**Task:** The lines below are to be quoted exactly, from the first through the one that contains "raised_paw_r = 32.5; // [30:0.5:34]".

**Data extract:**

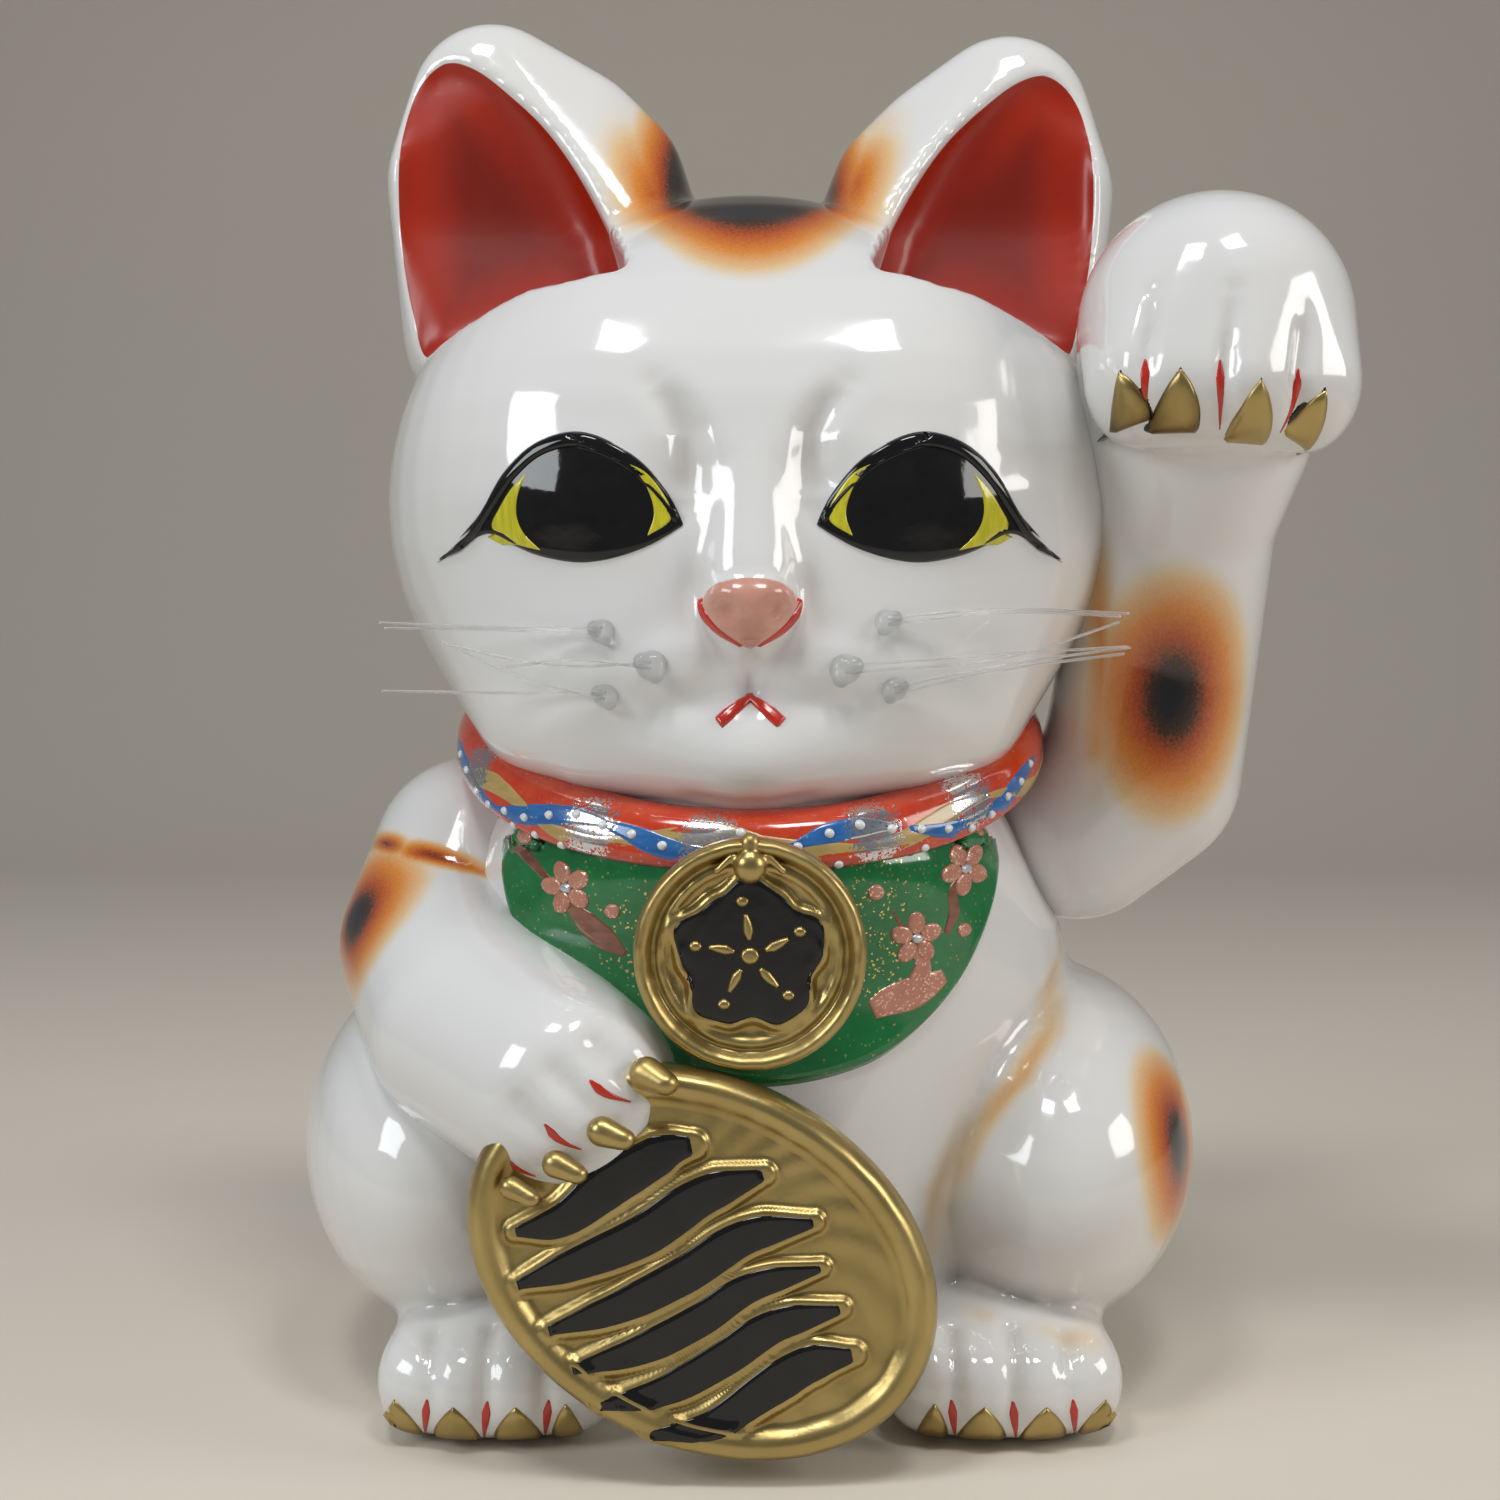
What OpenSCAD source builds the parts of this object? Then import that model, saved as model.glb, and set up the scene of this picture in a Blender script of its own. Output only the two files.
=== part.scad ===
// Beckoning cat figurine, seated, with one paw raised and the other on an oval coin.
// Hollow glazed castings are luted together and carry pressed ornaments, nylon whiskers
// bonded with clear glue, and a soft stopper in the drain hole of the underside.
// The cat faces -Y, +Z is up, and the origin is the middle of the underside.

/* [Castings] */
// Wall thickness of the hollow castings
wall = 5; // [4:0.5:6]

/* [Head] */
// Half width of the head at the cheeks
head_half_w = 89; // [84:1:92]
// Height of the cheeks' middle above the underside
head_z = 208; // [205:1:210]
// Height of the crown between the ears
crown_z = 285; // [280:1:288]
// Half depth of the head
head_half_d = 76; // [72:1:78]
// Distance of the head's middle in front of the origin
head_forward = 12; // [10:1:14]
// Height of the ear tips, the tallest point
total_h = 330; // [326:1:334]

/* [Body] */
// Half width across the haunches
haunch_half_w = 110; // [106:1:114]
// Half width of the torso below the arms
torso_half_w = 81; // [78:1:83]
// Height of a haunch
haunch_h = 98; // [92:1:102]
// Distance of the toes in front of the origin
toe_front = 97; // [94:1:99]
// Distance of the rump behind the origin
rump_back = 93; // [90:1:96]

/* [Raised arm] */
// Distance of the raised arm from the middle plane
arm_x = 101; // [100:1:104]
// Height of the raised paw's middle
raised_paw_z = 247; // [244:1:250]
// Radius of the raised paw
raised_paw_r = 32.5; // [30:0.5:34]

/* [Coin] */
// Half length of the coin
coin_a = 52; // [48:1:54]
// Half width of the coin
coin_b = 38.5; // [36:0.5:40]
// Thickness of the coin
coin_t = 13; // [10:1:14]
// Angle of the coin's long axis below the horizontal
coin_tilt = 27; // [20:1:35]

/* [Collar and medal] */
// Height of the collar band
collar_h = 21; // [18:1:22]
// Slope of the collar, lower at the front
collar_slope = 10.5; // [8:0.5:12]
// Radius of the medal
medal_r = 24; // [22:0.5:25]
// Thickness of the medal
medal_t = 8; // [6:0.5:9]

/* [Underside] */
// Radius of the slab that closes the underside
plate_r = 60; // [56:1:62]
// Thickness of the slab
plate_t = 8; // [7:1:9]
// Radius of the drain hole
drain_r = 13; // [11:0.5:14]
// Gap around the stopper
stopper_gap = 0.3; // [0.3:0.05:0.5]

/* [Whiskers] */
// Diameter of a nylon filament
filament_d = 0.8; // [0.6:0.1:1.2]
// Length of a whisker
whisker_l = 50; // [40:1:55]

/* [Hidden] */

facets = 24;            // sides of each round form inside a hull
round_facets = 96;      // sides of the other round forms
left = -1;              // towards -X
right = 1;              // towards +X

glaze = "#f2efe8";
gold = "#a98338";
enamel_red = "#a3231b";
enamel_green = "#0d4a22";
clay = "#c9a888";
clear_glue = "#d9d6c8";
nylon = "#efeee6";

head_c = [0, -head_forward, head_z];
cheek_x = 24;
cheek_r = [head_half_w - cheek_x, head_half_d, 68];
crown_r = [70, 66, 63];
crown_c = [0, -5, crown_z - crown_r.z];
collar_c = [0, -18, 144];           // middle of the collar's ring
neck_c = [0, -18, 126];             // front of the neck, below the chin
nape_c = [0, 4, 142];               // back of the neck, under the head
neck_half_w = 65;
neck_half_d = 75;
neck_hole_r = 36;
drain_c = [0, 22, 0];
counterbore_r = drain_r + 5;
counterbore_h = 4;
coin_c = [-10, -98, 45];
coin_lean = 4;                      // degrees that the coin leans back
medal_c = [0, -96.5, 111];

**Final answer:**
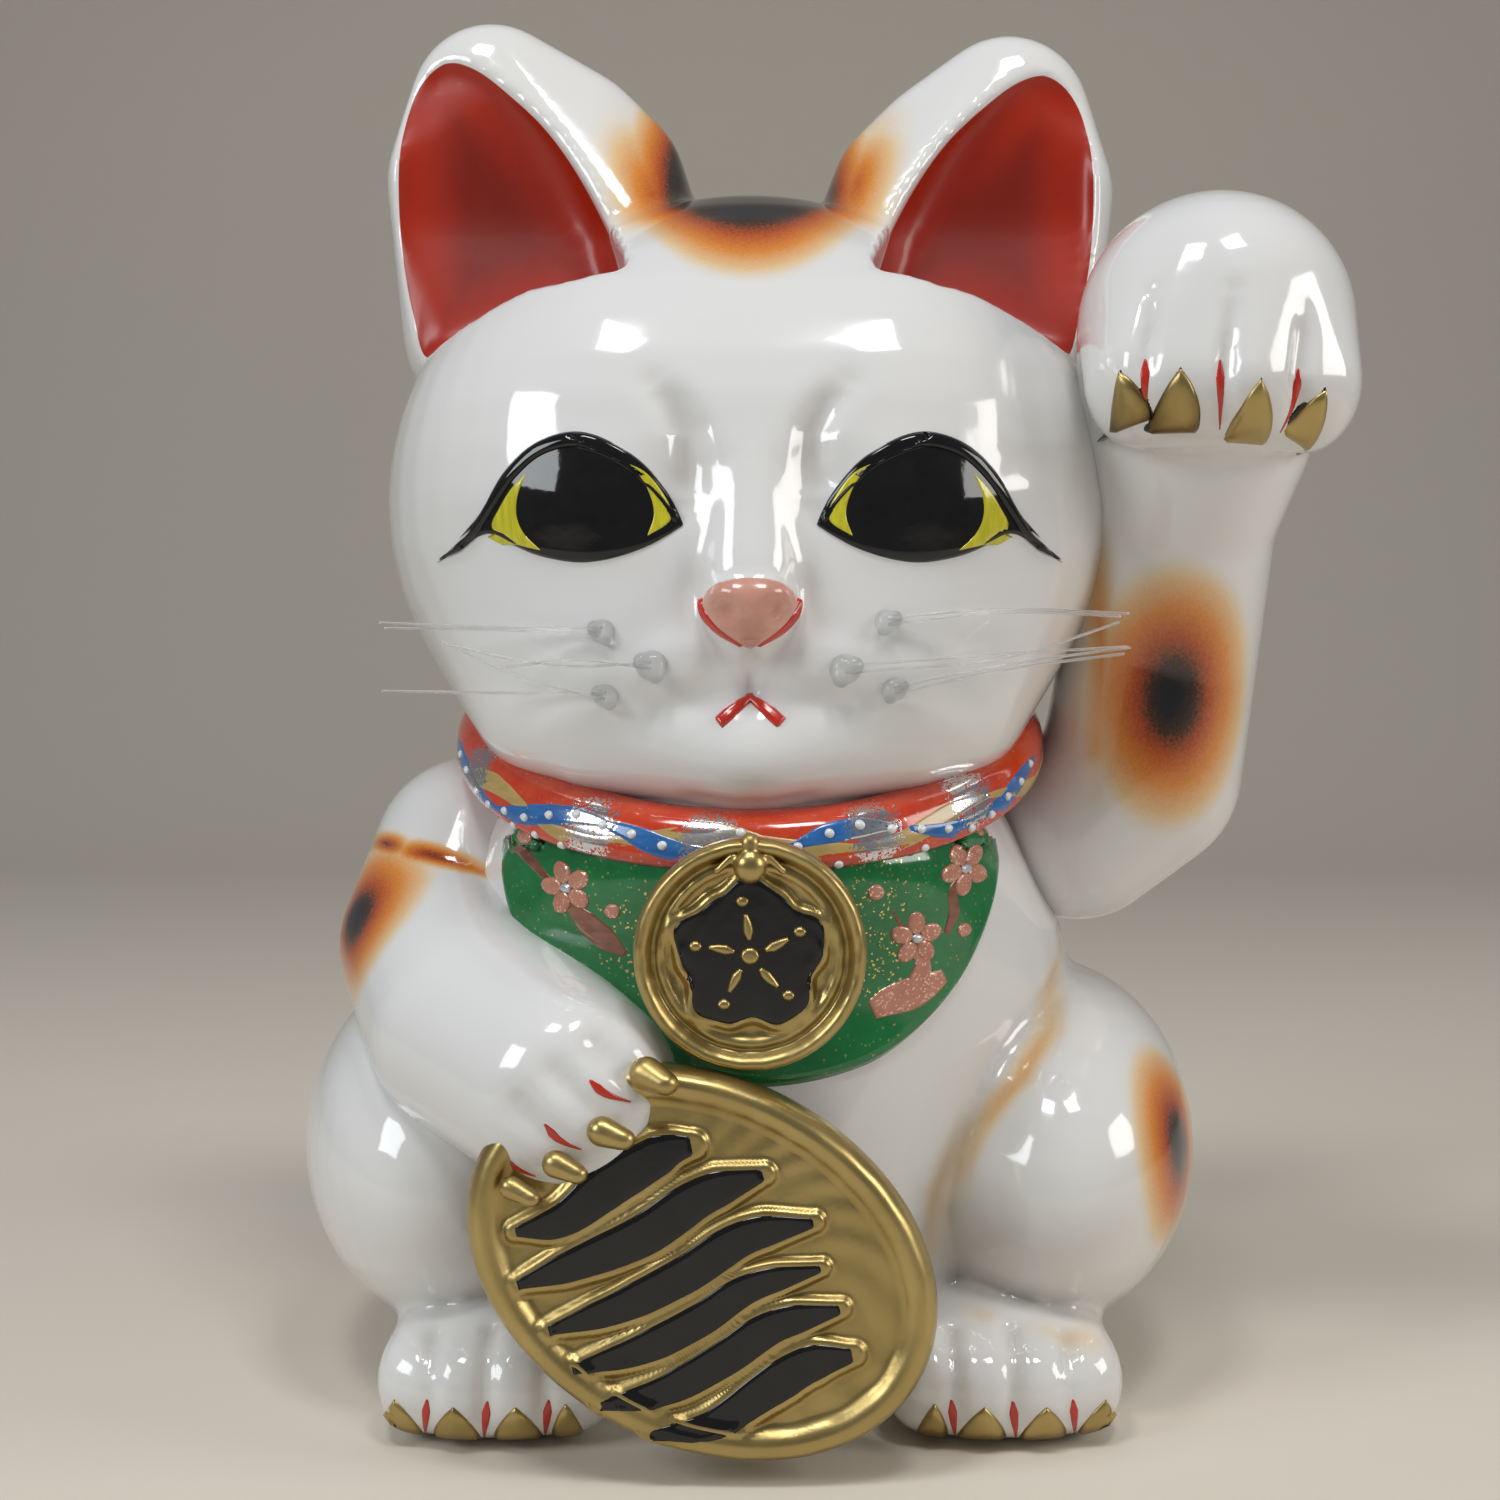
What OpenSCAD source builds the parts of this object? Then import that model, saved as model.glb, and set up the scene of this picture in a Blender script of its own. Output only the two files.
=== part.scad ===
// Beckoning cat figurine, seated, with one paw raised and the other on an oval coin.
// Hollow glazed castings are luted together and carry pressed ornaments, nylon whiskers
// bonded with clear glue, and a soft stopper in the drain hole of the underside.
// The cat faces -Y, +Z is up, and the origin is the middle of the underside.

/* [Castings] */
// Wall thickness of the hollow castings
wall = 5; // [4:0.5:6]

/* [Head] */
// Half width of the head at the cheeks
head_half_w = 89; // [84:1:92]
// Height of the cheeks' middle above the underside
head_z = 208; // [205:1:210]
// Height of the crown between the ears
crown_z = 285; // [280:1:288]
// Half depth of the head
head_half_d = 76; // [72:1:78]
// Distance of the head's middle in front of the origin
head_forward = 12; // [10:1:14]
// Height of the ear tips, the tallest point
total_h = 330; // [326:1:334]

/* [Body] */
// Half width across the haunches
haunch_half_w = 110; // [106:1:114]
// Half width of the torso below the arms
torso_half_w = 81; // [78:1:83]
// Height of a haunch
haunch_h = 98; // [92:1:102]
// Distance of the toes in front of the origin
toe_front = 97; // [94:1:99]
// Distance of the rump behind the origin
rump_back = 93; // [90:1:96]

/* [Raised arm] */
// Distance of the raised arm from the middle plane
arm_x = 101; // [100:1:104]
// Height of the raised paw's middle
raised_paw_z = 247; // [244:1:250]
// Radius of the raised paw
raised_paw_r = 32.5; // [30:0.5:34]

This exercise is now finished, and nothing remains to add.